One recent example from my adult viewing life: The memory of the early scenes in last year’s Under the Skin, in which Scarlett Johansson’s seductive, emotionally blank alien lured naked men into a mysterious room filled with a strange black liquid, still holds a terror and wonder I can’t shake. I may not be a critical cheerleader for that movie in its entirety—nothing in the second half lived up to the promise of the first—but Under the Skin showed me a place like no other I’d ever seen before, to which I can now return at will in my imagination. And that in itself is quite a thing for a movie to do.

One benefit of P. being such an infrequent adopter of new titles is that I’ve hardly ever had to watch a bad movie with her. (That’s not to say her media diet is trash-free—there are plenty of dubious shows she follows on Netflix, most of them involving Australian mermaids, but that’s on her time. It’s when she offers to commit to a movie that she gets me on the couch.) Most of her favorite movies are ones I also love, which is why I finagled her into seeing them in the first place: National Velvet. 101 Dalmatians (the original, duh). Willy Wonka & the Chocolate Factory (see above, duh). Fantastic Mr. Fox. Kiki’s Delivery Service.

P.’s favorite movies.

Photo courtesy of Dana Stevens

We’ve watched these movies, and a few beloved others, so many times—together and separately, in discontinuous chunks, paying attention and not—that I guess I should be sick of them by now and laugh hollowly about the tedium of parenthood as I hunt once more for the remote control. Instead I love them more every time I see them, even—especially—if they’re watched in that fragmentary kid way, dived into and out of at will. I now regard these movies less as unified artistic works than as portals into another world—the kinds of portals through which I could pass as a child and now, briefly, get to again. The Sound of Music is, well, The Sound of Music—a very good place to start—but it’s also an excuse, later on, to rechoreograph and perform “Sixteen Going on Seventeen” after arranging the bedroom furniture into a gazebo-like circle. (I play the role of Rolf, the jailbait-chasing Nazi.) And watching National Velvet is one thing, but what about re-enacting the climactic race countless times, with infinite variations, on one of those horses you see outside supermarkets, while your mother calls the race in a bad impression of a midcentury British sportscaster?
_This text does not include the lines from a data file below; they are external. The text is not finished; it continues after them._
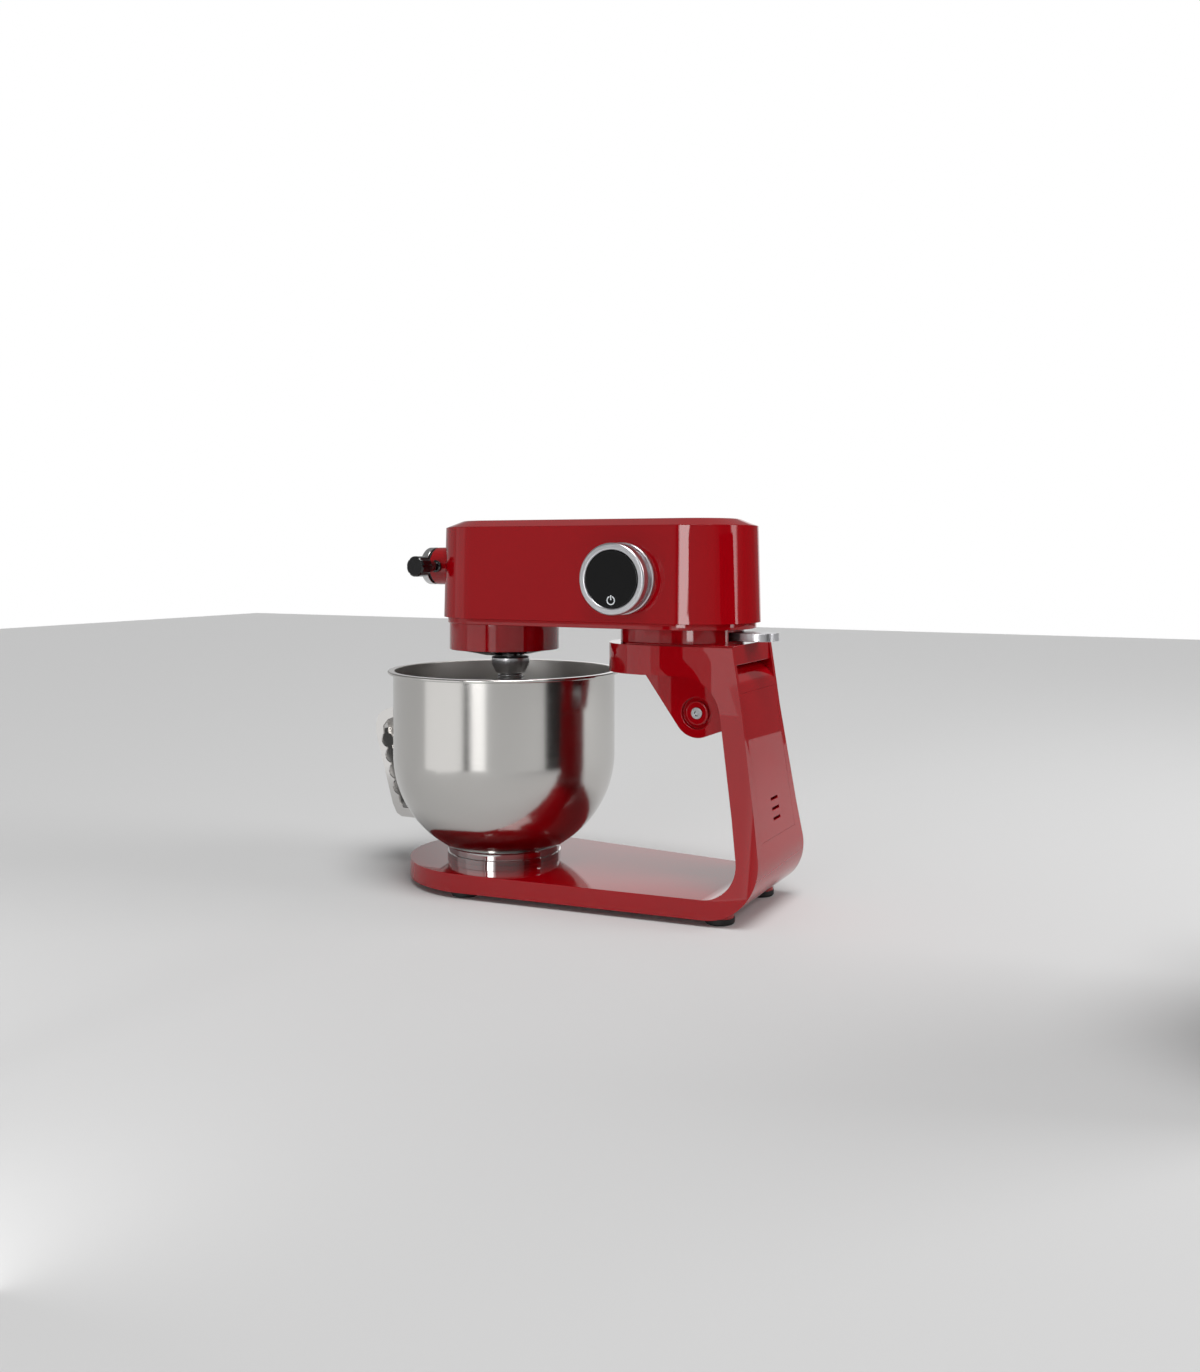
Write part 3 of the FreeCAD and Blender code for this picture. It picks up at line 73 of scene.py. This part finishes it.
def finish_named(name):
    """An empty material with its output and its coordinates."""
    made = bpy.data.materials.new(name)
    made.use_nodes = True
    made.node_tree.nodes.clear()
    tree = made.node_tree
    return made, tree, add(tree, "ShaderNodeTexCoord"), add(tree, "ShaderNodeOutputMaterial")


def surface(tree, output, shader):
    tree.links.new(shader.outputs["BSDF"], output.inputs["Surface"])


def deselect():
    if bpy.context.object and bpy.context.object.mode != "OBJECT":
        bpy.ops.object.mode_set(mode="OBJECT")
    bpy.ops.object.select_all(action="DESELECT")


def pick(obj):
    deselect()
    obj.select_set(True)
    bpy.context.view_layer.objects.active = obj


def settle(obj):
    """Put an object's place into its mesh."""
    pick(obj)
    bpy.ops.object.transform_apply(location=True, rotation=True, scale=True)
    return obj


def smooth(obj, angle=35):
    pick(obj)
    bpy.ops.object.shade_smooth_by_angle(angle=math.radians(angle))
    return obj


def bevel(obj, width, segments=3, angle=30):
    """Rounded edges, as a casting, a pressing or a moulding has."""
    pick(obj)
    tool = obj.modifiers.new("edge", "BEVEL")
    tool.width = width * MM
    tool.segments = segments
    tool.limit_method = "ANGLE"
    tool.angle_limit = math.radians(angle)
    tool.harden_normals = False
    tool.use_clamp_overlap = True
    bpy.ops.object.modifier_apply(modifier=tool.name)
    return obj


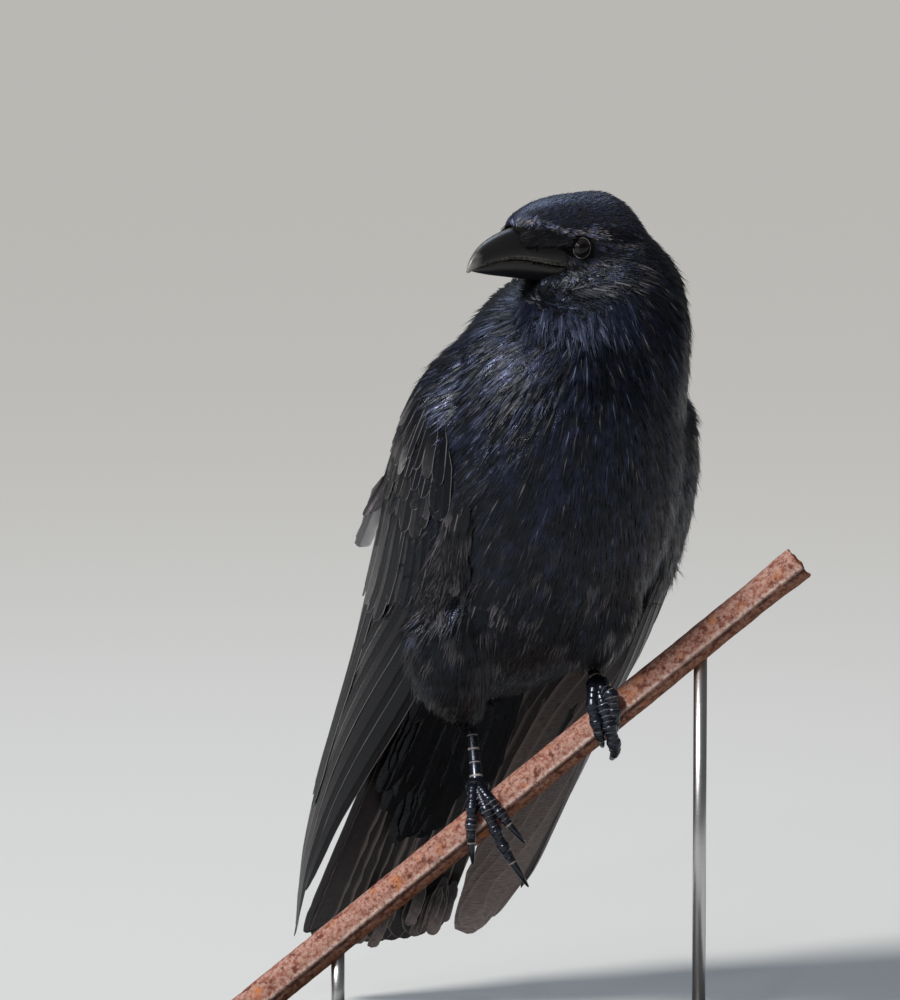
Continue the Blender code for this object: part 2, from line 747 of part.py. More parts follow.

Sometimes the power exerted by that mutually created universe can create a Stockholm syndrome effect, in which I end up coming to treasure a movie I would otherwise regard as disposable. I was one of the few critics who reviewed Mamma Mia! enthusiastically when it came out, and though I thoroughly enjoyed the movie’s lighthearted celebrity-karaoke vibe and Meryl Streep’s ebullient, scenery-scarfing performance, I can’t say I could ever have predicted that I would one day cry over several of its musical numbers every time I heard them. (“Slipping Through My Fingers,” in which Streep’s character helps Amanda Seyfried, as her daughter, get ready for her wedding day? Oy.) During the months that Mamma Mia! reigned supreme in our home, the TV screen was ringed with Post-it notes inscribed with the names of all the characters and some of the actors who played them. Every day was an ABBA dance party and every dinner a chance to debate whether Streep’s character should have ended up with Stellan Skarsgard or Colin Firth. (Firth’s character is gay, but I don’t think she quite gets that yet.) We both agreed that Pierce Brosnan was a mistake.

And then there’s My Neighbor Totoro. As the origin and epicenter of this phenomenon of constructing interactive cinematic universes with P., Hayao Miyazaki’s 1988 film is especially dear to me, and a kind of sacred text in our household. Her father and I have seen it, mainly in nonconsecutive fragments, probably hundreds of times, and we both consider it one of our favorite films in the world, and one of the works of art that best invokes this exact faculty of childhood: that mysterious power to imagine one’s way into another universe, to switch realities like Mary Poppins and her charges disappearing into the sidewalk painting.

Miyazaki’s gentle but deeply strange animated fable, about two sisters who befriend a benevolent forest spirit in a tree, was the first movie P. ever watched all the way through, and the only thing she would watch for probably a year after that. Her favorite scene—some nights, the only part of the movie she wanted to watch—was the one in which the younger girl, Mei, playing alone in the garden behind her family’s rural house, first comes upon a tunnel in an ancient tree that leads to the abode of the furry gray creature of the title. After a moment of mutual investigation, Totoro and Mei settle down together for a nap.

Many children’s books and films contain images of falling or wandering into an alternative universe: Just think of Alice in Wonderland; The Lion, The Witch, and the Wardrobe; or, of course, The Wizard of Oz. But Mei’s tumble into Totoro’s blue-butterfly-filled lair was the first such moment to capture P.’s imagination, and I always think of that enchanting scene—the abrupt yet somehow immediately casual discovery of a different, magical reality hidden inside everyday life—as the portal through which P. first tumbled into a movie. At that moment, she began construction of the multiple magical realities she herself now travels to and from at will. I’m so grateful that before the entrance to the tunnel slammed shut, she pulled me in after her.